Kimani shares his thoughts on how the project came together:

“TuLe (pronounced like ‘tool’) refers to a pilot project’s host countries – Turkey and Lebanon – and a proposal to assess the impact that economic initiatives can have on the resilience and security of Syrian refugee populations.

“The program impacts the economic, educational, security and health service needs of refugee populations throughout the region. From these two pilot sites, inter-agencies can experience and learn how to anticipate the challenges associated with empowerment of refugees in environments with different economic and social climates.

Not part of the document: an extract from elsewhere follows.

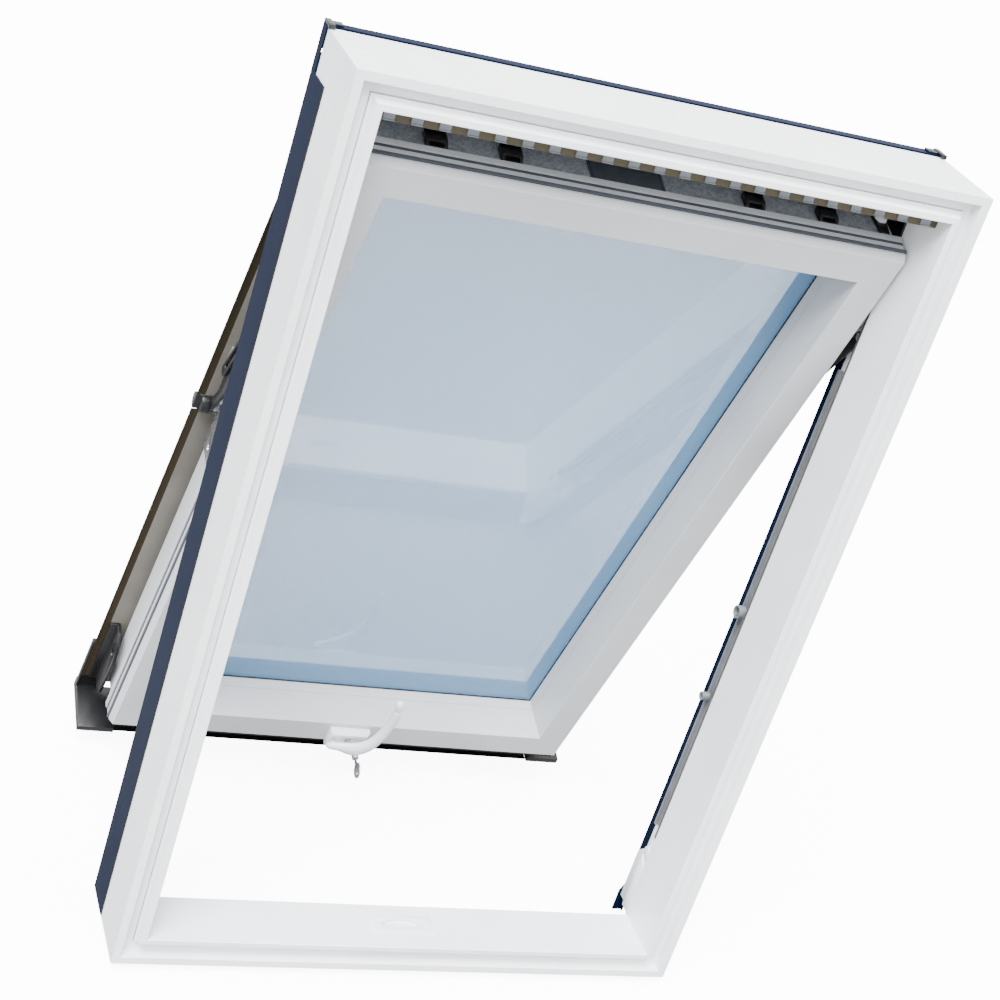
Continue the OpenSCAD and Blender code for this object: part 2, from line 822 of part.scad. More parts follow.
module handle_rose() {
    front = rose_t;
    color(white) on_sash() difference() {
        hull() {
            translate([0, -touch, -2 + rose_h / 2]) rotate([90, 0, 0])
                linear_extrude(front - 4) square([rose_w, rose_h], center = true);
            translate([0, -touch, -2 + rose_h / 2]) rotate([90, 0, 0])
                linear_extrude(front) square([rose_w - 8, rose_h - 6], center = true);
        }
        latch_outline(bolt_slot);
        translate([0, 0, lever_axis_s]) rotate([90, 0, 0]) cylinder(h = 40, r = 5.2);
        for (x = [-22, 22]) translate([x, 0, lever_axis_s]) rotate([90, 0, 0])
            cylinder(h = 40, r = 3.2);
    }
}

module rose_screws() {
    color(grey) on_sash() for (x = [-22, 22])
        translate([x, -0.5, lever_axis_s]) rotate([90, 0, 0]) cylinder(h = rose_t - 2, r = 3);
}

lever_d = -rose_t - 20;
seam_s = 132;
lever_path = [[0, 17, 13], [17, 30, 11], [31, 60, 10], [37, 97, 9.5], [37, 128, 9]];
lock_x = 9;
lock_s = 14;

// One flat round station of the lever: [x, height, width] and a thickness
module lever_station(p, t = lever_t) {
    translate([p[0], lever_d + t / 2, p[1]]) rotate([90, 0, 0]) {
        cylinder(h = t, r = p[2] * 0.62, $fn = 32);
        translate([0, 0, t * 0.22]) cylinder(h = t * 0.56, r = p[2] * 0.75, $fn = 32);
    }
}

module handle_lever() {
    color(white) on_sash() difference() {
        union() {
            translate([0, -rose_t - 0.6, lever_axis_s]) rotate([90, 0, 0])
                cylinder(h = 24, r1 = 16, r2 = 12);
            for (i = [0 : len(lever_path) - 2])
                hull() {
                    lever_station(lever_path[i]);
                    lever_station(lever_path[i + 1]);
                }
        }
        translate([0, -rose_t, lever_axis_s]) rotate([90, 0, 0])
            translate([-3.6, -3.6, 0]) cube([7.2, 7.2, 12]);
        block([-60, lever_d - 30, seam_s], [60, lever_d + 30, seam_s + 40]);
        translate([lock_x, lever_d + 2, lock_s]) rotate([90, 0, 0]) cylinder(h = 12, r = 5.1);
        translate([lock_x, lever_d - lever_t / 2 + 2.3, lock_s]) rotate([90, 0, 0])
            cylinder(h = 12, r = 6.5);
    }
}

module lever_tip_cap() {
    color(white) on_sash() difference() {
        hull() {
            lever_station([37, 128, 9]);
            lever_station([32, 150, 8.4], lever_t - 1.5);
        }
        block([-60, lever_d - 30, 90], [60, lever_d + 30, seam_s + touch]);
    }
}

module handle_spindle() {
    color(grey) on_sash() translate([0, -1.5, lever_axis_s]) rotate([90, 0, 0])
        translate([-3.5, -3.5, 0]) cube([7, 7, rose_t + 9]);
}

module latch_bolt() {
    color(grey) on_sash() difference() {
        translate([0, -touch, 0]) block([-bolt_w / 2, -bolt_t + touch, -1],
            [bolt_w / 2, 0, 20 - touch]);
        block([-slot_half, -bolt_t - 1, 8], [slot_half, 1, 21]);
    }
}

module lock_barrel() {
    color(grey) on_sash() translate([lock_x, lever_d + 1.8, lock_s]) rotate([90, 0, 0])
        difference() {
            cylinder(h = 10.2, r = 5);
            translate([-0.9, -3.4, 4]) cube([1.8, 6.8, 8]);
        }
}

module key() {
    color(grey) on_sash() translate([lock_x, lever_d + 1.8, lock_s]) rotate([90, 0, 0]) {
        translate([-0.8, -3.2, 4.2]) cube([1.6, 6.4, 16]);
        translate([-1, 0, 30]) rotate([0, 90, 0]) difference() {
            cylinder(h = 2, r = 11.5);
            translate([-5, 0, -1]) cylinder(h = 4, r = 2.8);
        }
    }
}

frame();
frame_steel();
frame_seal();
jamb_cladding_left();
jamb_cladding_right();
head_cladding();
sill_cladding();
head_end_caps();
cladding_seals();
hinge_hood();
vent_strip();
vent_tabs();
jamb_rails();
rail_hooks();
corner_blocks();
hinge_brackets();
hinge_pins();
stay_pins();
strike_plate();
lift_arm_left();
lift_arm_right();
arm_cover_left();
arm_cover_right();
pivot_caps();
stay_left();
stay_right();
sash();
sash_steel();
glazing_beads();
glazing_gasket_inner();
inner_pane();
spacer_bar();
outer_pane();
glazing_gasket_outer();
sash_seals();
bottom_seal();
bottom_brushes();
top_plate();
top_clips();
top_catches();
catch_bolts();
label_plate();
sash_cover_top();
sash_cover_left();
sash_cover_right();
sash_cover_bottom();
corner_cap_left();
corner_cap_right();
corner_lugs();
pivot_brackets();
pivot_pins();
handle_rose();
rose_screws();
handle_lever();
lever_tip_cap();
handle_spindle();
latch_bolt();
lock_barrel();
key();
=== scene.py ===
# %% [markdown]
# # A roof window in cells
# The window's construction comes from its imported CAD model, which is loaded first and never moved.
# Everything after that is looks: the camera, a plain studio, one finish for each real material,
# and finer pieces in the places where the eye rests, such as the handle.

# %% Load the frame
import json
import math
import bpy
from mathutils import Matrix, Vector


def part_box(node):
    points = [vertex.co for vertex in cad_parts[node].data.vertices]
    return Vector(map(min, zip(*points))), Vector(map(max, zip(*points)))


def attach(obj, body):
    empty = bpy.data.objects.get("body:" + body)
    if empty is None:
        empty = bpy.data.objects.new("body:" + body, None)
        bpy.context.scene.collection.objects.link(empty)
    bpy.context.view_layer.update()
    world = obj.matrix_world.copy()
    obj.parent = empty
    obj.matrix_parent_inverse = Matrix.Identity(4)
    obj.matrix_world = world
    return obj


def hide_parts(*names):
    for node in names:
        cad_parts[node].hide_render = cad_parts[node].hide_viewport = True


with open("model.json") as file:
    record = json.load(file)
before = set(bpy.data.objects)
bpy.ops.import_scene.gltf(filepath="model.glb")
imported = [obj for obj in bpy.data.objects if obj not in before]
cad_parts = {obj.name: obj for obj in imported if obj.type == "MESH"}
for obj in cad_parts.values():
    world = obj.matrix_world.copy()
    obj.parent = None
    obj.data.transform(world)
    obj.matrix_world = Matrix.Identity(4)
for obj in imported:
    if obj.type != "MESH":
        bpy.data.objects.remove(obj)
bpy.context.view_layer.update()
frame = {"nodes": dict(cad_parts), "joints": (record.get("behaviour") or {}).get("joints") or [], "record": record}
nodes = frame["nodes"]

# %% [markdown]
# The sash stands open about its top hinge. A helper places a point on it: distances are given as
# on the closed sash, across (x), out from its room face (depth) and up from its lower edge (rise),
# and come back as a point in the room. The matrix does the same for a whole piece.

# %% Where the sash is
hinge = next(j for j in frame["joints"] if j["name"] == "top_hinge")
HINGE_Y, HINGE_Z = hinge["pos_m"][1:]
OPENING = math.radians(-hinge["range_deg"][0])
SASH_Y, SASH_Z = -0.0155, 0.050


def on_sash(x, depth, rise):
    """The point in the room of a place given on the closed sash."""
    dy = SASH_Y + depth - HINGE_Y
    dz = SASH_Z + rise - HINGE_Z
    c, s = math.cos(OPENING), math.sin(OPENING)
    return Vector((x, HINGE_Y + dy * c - dz * s, HINGE_Z + dy * s + dz * c))


SASH_PLACE = Matrix.Translation(on_sash(0, 0, 0)) @ Matrix.Rotation(OPENING, 4, "X")
print("the sash is open by", round(math.degrees(OPENING), 1), "degrees")

# %% [markdown]
# ## Camera and studio
# A product picture is taken with a longish lens from the room side, above the middle of the
# window and to its left, with the camera a little rolled. The matrix is written out from its
# three directions, because a rolled camera can't be aimed with a plain look-at.

# %% Camera
CAMERA_PLACE = Vector((-1.0351, -2.0299, 1.7477))
CAMERA_RIGHT = Vector((0.91252, -0.28878, 0.28968))
CAMERA_UP = Vector((-0.11215, 0.50444, 0.85613))
CAMERA_BACK = Vector((-0.39336, -0.81373, 0.42792))
SENSOR_WIDTH, LENS_TO_SENSOR = 36, 2.08827
NEAREST, FARTHEST = 0.05, 60
camera_data = bpy.data.cameras.new("camera")
camera_data.sensor_width = SENSOR_WIDTH
camera_data.lens = SENSOR_WIDTH * LENS_TO_SENSOR
camera_data.clip_start, camera_data.clip_end = NEAREST, FARTHEST
camera = bpy.data.objects.new("camera", camera_data)
bpy.context.scene.collection.objects.link(camera)
turn = Matrix((CAMERA_RIGHT, CAMERA_UP, CAMERA_BACK)).transposed().to_4x4()
camera.matrix_world = Matrix.Translation(CAMERA_PLACE) @ turn
bpy.context.scene.camera = camera
print("lens", round(camera_data.lens, 1), "mm")

# %% [markdown]
# The studio is a white sweep under a soft sky that is brightest overhead, as under a big overhead
# softbox. Faces that look up take the full white, faces that look to the room a little less, and
# those that look down fall into shade, so that the profile's steps can be read. A broad, high sun
# from the room's left adds direction.

# %% Floor and light
FLOOR_Z, FLOOR_SIZE = -0.013, 60
SKY_LOW, SKY_HIGH = 2.0, 3.6
SKY_TINT = (0.965, 0.985, 1.0, 1)
SUN_PLACE, SUN_POWER, SUN_ANGLE = (-1.2, -1.6, 3.0), 13.0, 0.6


def sky(low, high):
    """A world whose brightness rises from the horizon to overhead."""
    world = bpy.data.worlds.new("studio")
    world.use_nodes = True
    tree = world.node_tree
    place = tree.nodes.new("ShaderNodeTexCoord")
    split = tree.nodes.new("ShaderNodeSeparateXYZ")
    rise = tree.nodes.new("ShaderNodeMapRange")
    rise.inputs["To Min"].default_value, rise.inputs["To Max"].default_value = low, high
    background = tree.nodes["Background"]
    background.inputs["Color"].default_value = SKY_TINT
    tree.links.new(place.outputs["Generated"], split.inputs[0])
    tree.links.new(split.outputs["Z"], rise.inputs["Value"])
    tree.links.new(rise.outputs[0], background.inputs["Strength"])
    return world


def sun(place, power, angle):
    """A sun that shines from a place towards the origin; a wide angle softens its shadows."""
    data = bpy.data.lights.new("room_side_sun", "SUN")
    data.energy, data.angle = power, angle
    obj = bpy.data.objects.new("room_side_sun", data)
    bpy.context.scene.collection.objects.link(obj)
    aim = -Vector(place)
    obj.matrix_world = Matrix.Translation(place) @ aim.to_track_quat("-Z", "Y").to_matrix().to_4x4()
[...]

“We proposed a few projects which included rotating savings and credit (RoSCA) programs, vocational education and training (VET initiatives) for unskilled refugees and certification process of refugees with skills. RoSCAs have been employed as an economic development strategy and have proven to be successful.

“The basic idea is that those who participate in RoSCAs periodically contribute to a pool of money. For each period, the pool of funds is given to one of the individuals within the group. In the next period all contribute to the pool, and another individual receives the pool of funds. This process repeats itself until each individual within the pool gets an opportunity to receive a large sum of money at least one time, which they can invest in a meaningful venture.

“VET initiatives will aim to provide the participants with basic skills such as masonry, carpentry, mechanic and tailoring, which increase their employability as well as enable them to start their own businesses. Our certification programs allow Syrian doctors, teachers and other skilled professionals to continue serving their community through provision of essential services like health care, training and education.

“We also proposed an additional Moringa tree planting program in Lebanon to improve access to clean, safer water which is a problem unique to this country. Moringa tree is a multi-purpose ‘magical’ tree which can be used for water purification, nutritional supplementation and medicinal purposes.

“TuLe eventually impacts the health, nutrition, security and educational attainment of the Syrian refugees. This projects can also contribute to the reduction of gender-based violence and forced early marriages through the economic empowerment of women. Through this projects refugees are presented with multiple opportunities through which they can acquire financial and social capital.”

The winning Minnesota team will compete in the Emory International Global Health Case Competition on April 9 in Atlanta.